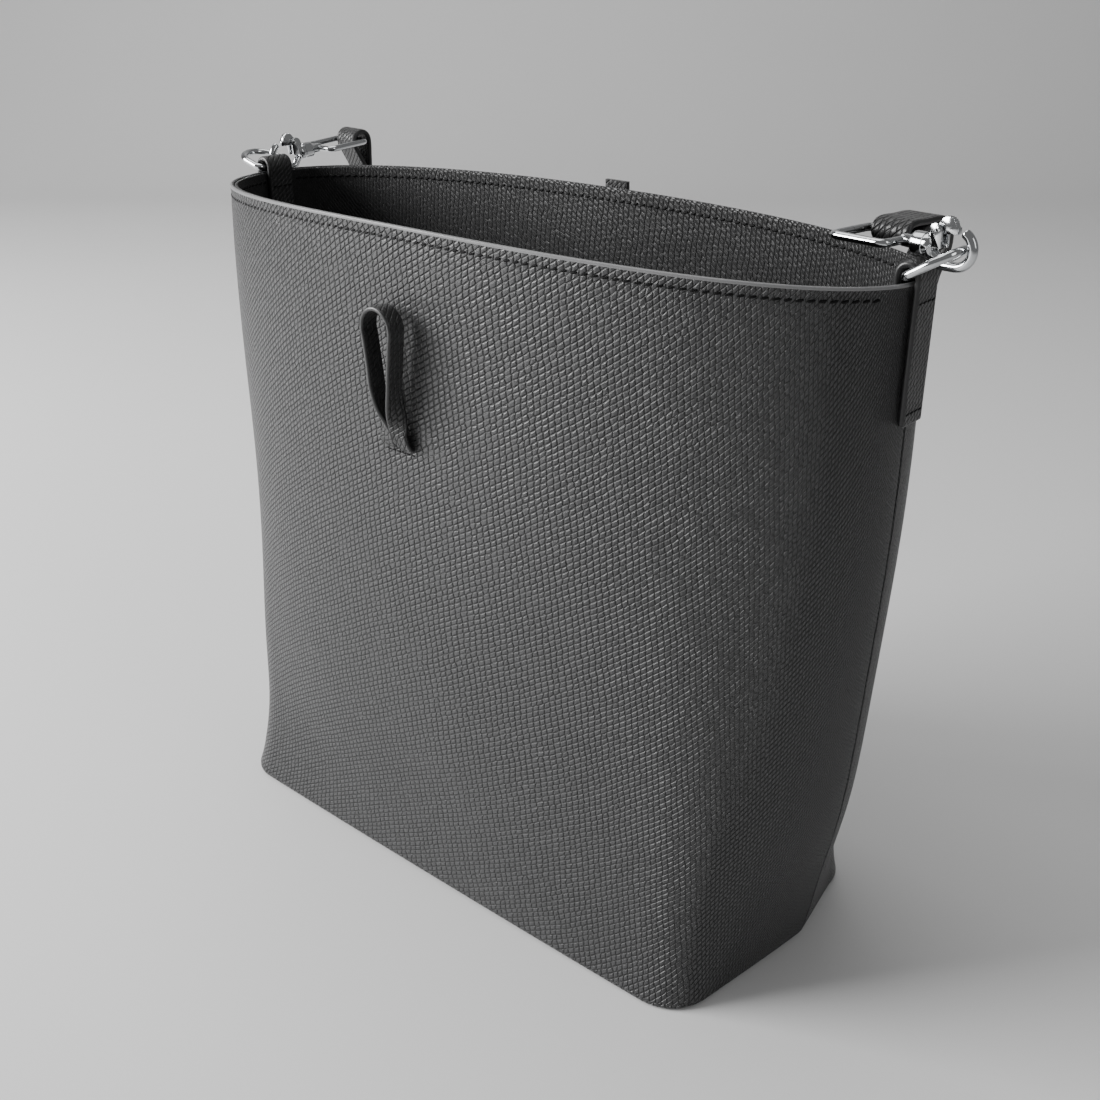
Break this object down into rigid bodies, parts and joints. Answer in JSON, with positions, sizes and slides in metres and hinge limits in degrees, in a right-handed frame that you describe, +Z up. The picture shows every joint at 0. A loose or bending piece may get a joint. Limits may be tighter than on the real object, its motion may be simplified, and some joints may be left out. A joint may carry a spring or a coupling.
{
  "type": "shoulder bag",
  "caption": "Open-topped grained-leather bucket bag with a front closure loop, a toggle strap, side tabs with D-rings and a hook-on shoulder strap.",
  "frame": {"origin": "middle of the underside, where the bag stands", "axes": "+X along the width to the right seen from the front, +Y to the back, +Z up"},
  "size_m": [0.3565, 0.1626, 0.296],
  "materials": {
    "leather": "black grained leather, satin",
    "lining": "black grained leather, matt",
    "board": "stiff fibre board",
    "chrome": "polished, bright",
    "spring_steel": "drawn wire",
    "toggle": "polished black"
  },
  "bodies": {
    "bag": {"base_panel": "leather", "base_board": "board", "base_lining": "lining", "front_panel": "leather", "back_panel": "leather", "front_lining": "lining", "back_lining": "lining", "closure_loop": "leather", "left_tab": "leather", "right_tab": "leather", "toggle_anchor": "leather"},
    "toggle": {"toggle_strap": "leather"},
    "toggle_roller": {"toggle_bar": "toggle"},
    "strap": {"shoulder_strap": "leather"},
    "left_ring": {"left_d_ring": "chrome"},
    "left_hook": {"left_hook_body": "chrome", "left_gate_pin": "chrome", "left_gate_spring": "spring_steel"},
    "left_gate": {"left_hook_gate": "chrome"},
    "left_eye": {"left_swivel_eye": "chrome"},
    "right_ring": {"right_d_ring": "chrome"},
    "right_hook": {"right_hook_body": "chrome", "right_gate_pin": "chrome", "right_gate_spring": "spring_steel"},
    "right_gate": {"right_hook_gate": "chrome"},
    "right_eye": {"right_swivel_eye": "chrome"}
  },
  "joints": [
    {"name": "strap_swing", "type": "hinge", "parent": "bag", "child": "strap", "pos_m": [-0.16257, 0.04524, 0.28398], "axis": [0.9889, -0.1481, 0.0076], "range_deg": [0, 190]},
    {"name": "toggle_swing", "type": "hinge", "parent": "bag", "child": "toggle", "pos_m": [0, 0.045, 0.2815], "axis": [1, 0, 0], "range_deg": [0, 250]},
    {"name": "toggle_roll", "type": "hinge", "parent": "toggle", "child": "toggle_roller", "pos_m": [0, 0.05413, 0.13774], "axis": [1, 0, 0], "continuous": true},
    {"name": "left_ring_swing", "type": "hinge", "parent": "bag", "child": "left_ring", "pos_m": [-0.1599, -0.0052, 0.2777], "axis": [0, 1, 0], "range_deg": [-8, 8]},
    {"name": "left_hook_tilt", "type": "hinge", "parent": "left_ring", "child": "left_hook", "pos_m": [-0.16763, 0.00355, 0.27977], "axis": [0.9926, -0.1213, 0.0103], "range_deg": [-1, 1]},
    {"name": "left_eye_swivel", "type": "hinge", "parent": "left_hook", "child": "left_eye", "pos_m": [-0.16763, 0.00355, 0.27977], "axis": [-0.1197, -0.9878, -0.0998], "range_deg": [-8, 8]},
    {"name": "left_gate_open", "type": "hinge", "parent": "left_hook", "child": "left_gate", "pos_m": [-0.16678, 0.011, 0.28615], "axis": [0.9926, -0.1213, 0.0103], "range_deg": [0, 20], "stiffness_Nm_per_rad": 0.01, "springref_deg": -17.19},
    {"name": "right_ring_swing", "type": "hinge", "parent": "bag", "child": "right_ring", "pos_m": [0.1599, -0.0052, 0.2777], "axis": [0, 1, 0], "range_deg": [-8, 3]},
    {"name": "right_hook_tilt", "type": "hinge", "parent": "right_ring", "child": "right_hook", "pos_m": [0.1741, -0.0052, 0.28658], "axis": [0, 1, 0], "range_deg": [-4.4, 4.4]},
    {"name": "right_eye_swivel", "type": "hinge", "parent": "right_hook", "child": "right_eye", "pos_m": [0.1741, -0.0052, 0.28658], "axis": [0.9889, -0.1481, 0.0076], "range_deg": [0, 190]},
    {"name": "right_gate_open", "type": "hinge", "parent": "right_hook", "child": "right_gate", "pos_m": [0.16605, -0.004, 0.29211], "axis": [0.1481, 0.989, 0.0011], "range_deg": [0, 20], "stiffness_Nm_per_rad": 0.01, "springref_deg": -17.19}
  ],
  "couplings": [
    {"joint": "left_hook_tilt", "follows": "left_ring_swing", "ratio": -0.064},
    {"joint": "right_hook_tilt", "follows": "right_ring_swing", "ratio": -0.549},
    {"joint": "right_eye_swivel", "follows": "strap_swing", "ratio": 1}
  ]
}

◇ ◇ ◇ ◇ ◇ ◇ ◇

INSTRUCTION:
Extract all of the data shown above and repeat it verbatim.

EXERCISE ANSWER:
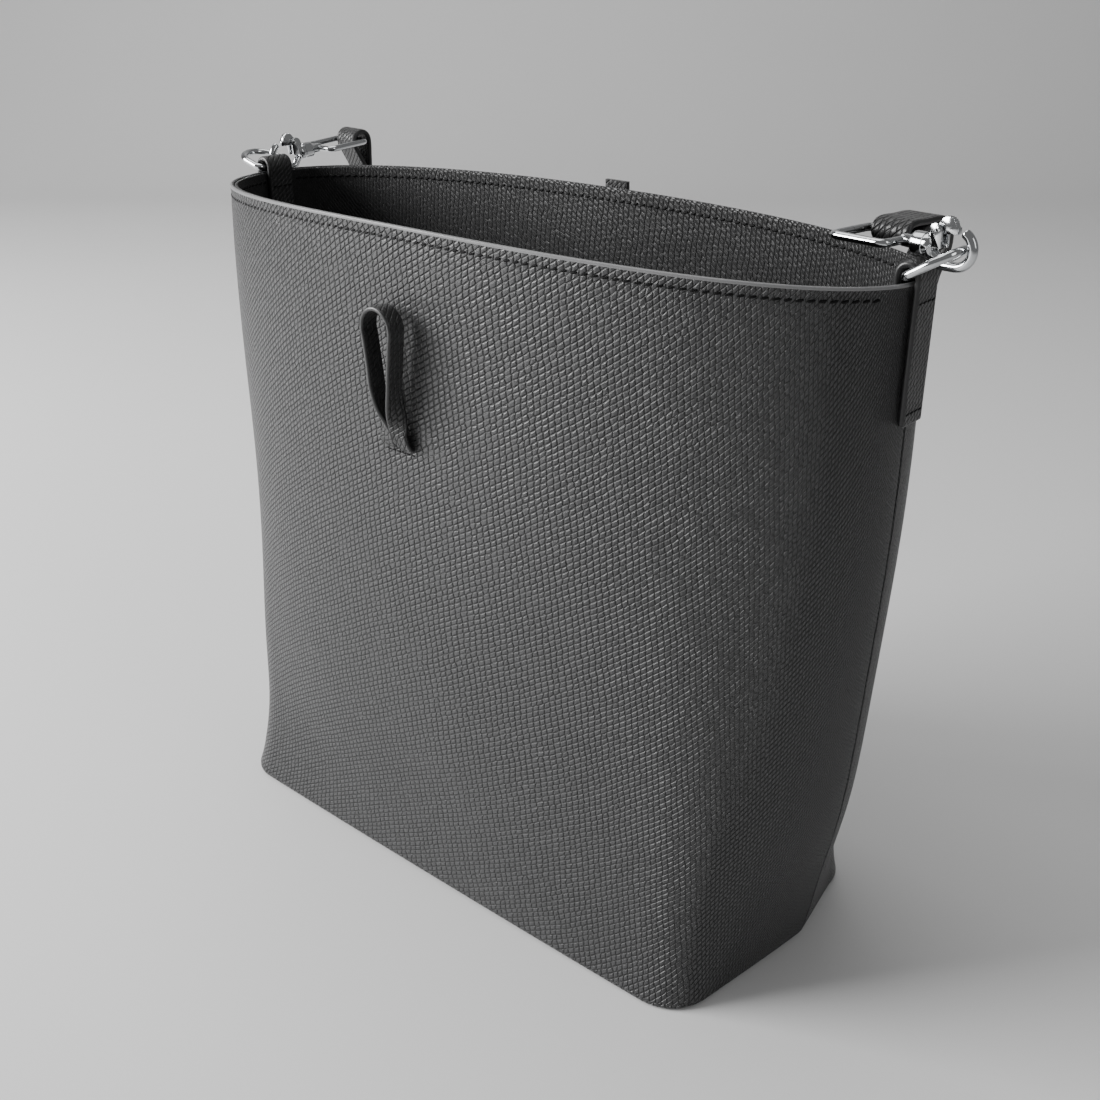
Break this object down into rigid bodies, parts and joints. Answer in JSON, with positions, sizes and slides in metres and hinge limits in degrees, in a right-handed frame that you describe, +Z up. The picture shows every joint at 0. A loose or bending piece may get a joint. Limits may be tighter than on the real object, its motion may be simplified, and some joints may be left out. A joint may carry a spring or a coupling.
{
  "type": "shoulder bag",
  "caption": "Open-topped grained-leather bucket bag with a front closure loop, a toggle strap, side tabs with D-rings and a hook-on shoulder strap.",
  "frame": {"origin": "middle of the underside, where the bag stands", "axes": "+X along the width to the right seen from the front, +Y to the back, +Z up"},
  "size_m": [0.3565, 0.1626, 0.296],
  "materials": {
    "leather": "black grained leather, satin",
    "lining": "black grained leather, matt",
    "board": "stiff fibre board",
    "chrome": "polished, bright",
    "spring_steel": "drawn wire",
    "toggle": "polished black"
  },
  "bodies": {
    "bag": {"base_panel": "leather", "base_board": "board", "base_lining": "lining", "front_panel": "leather", "back_panel": "leather", "front_lining": "lining", "back_lining": "lining", "closure_loop": "leather", "left_tab": "leather", "right_tab": "leather", "toggle_anchor": "leather"},
    "toggle": {"toggle_strap": "leather"},
    "toggle_roller": {"toggle_bar": "toggle"},
    "strap": {"shoulder_strap": "leather"},
    "left_ring": {"left_d_ring": "chrome"},
    "left_hook": {"left_hook_body": "chrome", "left_gate_pin": "chrome", "left_gate_spring": "spring_steel"},
    "left_gate": {"left_hook_gate": "chrome"},
    "left_eye": {"left_swivel_eye": "chrome"},
    "right_ring": {"right_d_ring": "chrome"},
    "right_hook": {"right_hook_body": "chrome", "right_gate_pin": "chrome", "right_gate_spring": "spring_steel"},
    "right_gate": {"right_hook_gate": "chrome"},
    "right_eye": {"right_swivel_eye": "chrome"}
  },
  "joints": [
    {"name": "strap_swing", "type": "hinge", "parent": "bag", "child": "strap", "pos_m": [-0.16257, 0.04524, 0.28398], "axis": [0.9889, -0.1481, 0.0076], "range_deg": [0, 190]},
    {"name": "toggle_swing", "type": "hinge", "parent": "bag", "child": "toggle", "pos_m": [0, 0.045, 0.2815], "axis": [1, 0, 0], "range_deg": [0, 250]},
    {"name": "toggle_roll", "type": "hinge", "parent": "toggle", "child": "toggle_roller", "pos_m": [0, 0.05413, 0.13774], "axis": [1, 0, 0], "continuous": true},
    {"name": "left_ring_swing", "type": "hinge", "parent": "bag", "child": "left_ring", "pos_m": [-0.1599, -0.0052, 0.2777], "axis": [0, 1, 0], "range_deg": [-8, 8]},
    {"name": "left_hook_tilt", "type": "hinge", "parent": "left_ring", "child": "left_hook", "pos_m": [-0.16763, 0.00355, 0.27977], "axis": [0.9926, -0.1213, 0.0103], "range_deg": [-1, 1]},
    {"name": "left_eye_swivel", "type": "hinge", "parent": "left_hook", "child": "left_eye", "pos_m": [-0.16763, 0.00355, 0.27977], "axis": [-0.1197, -0.9878, -0.0998], "range_deg": [-8, 8]},
    {"name": "left_gate_open", "type": "hinge", "parent": "left_hook", "child": "left_gate", "pos_m": [-0.16678, 0.011, 0.28615], "axis": [0.9926, -0.1213, 0.0103], "range_deg": [0, 20], "stiffness_Nm_per_rad": 0.01, "springref_deg": -17.19},
    {"name": "right_ring_swing", "type": "hinge", "parent": "bag", "child": "right_ring", "pos_m": [0.1599, -0.0052, 0.2777], "axis": [0, 1, 0], "range_deg": [-8, 3]},
    {"name": "right_hook_tilt", "type": "hinge", "parent": "right_ring", "child": "right_hook", "pos_m": [0.1741, -0.0052, 0.28658], "axis": [0, 1, 0], "range_deg": [-4.4, 4.4]},
    {"name": "right_eye_swivel", "type": "hinge", "parent": "right_hook", "child": "right_eye", "pos_m": [0.1741, -0.0052, 0.28658], "axis": [0.9889, -0.1481, 0.0076], "range_deg": [0, 190]},
    {"name": "right_gate_open", "type": "hinge", "parent": "right_hook", "child": "right_gate", "pos_m": [0.16605, -0.004, 0.29211], "axis": [0.1481, 0.989, 0.0011], "range_deg": [0, 20], "stiffness_Nm_per_rad": 0.01, "springref_deg": -17.19}
  ],
  "couplings": [
    {"joint": "left_hook_tilt", "follows": "left_ring_swing", "ratio": -0.064},
    {"joint": "right_hook_tilt", "follows": "right_ring_swing", "ratio": -0.549},
    {"joint": "right_eye_swivel", "follows": "strap_swing", "ratio": 1}
  ]
}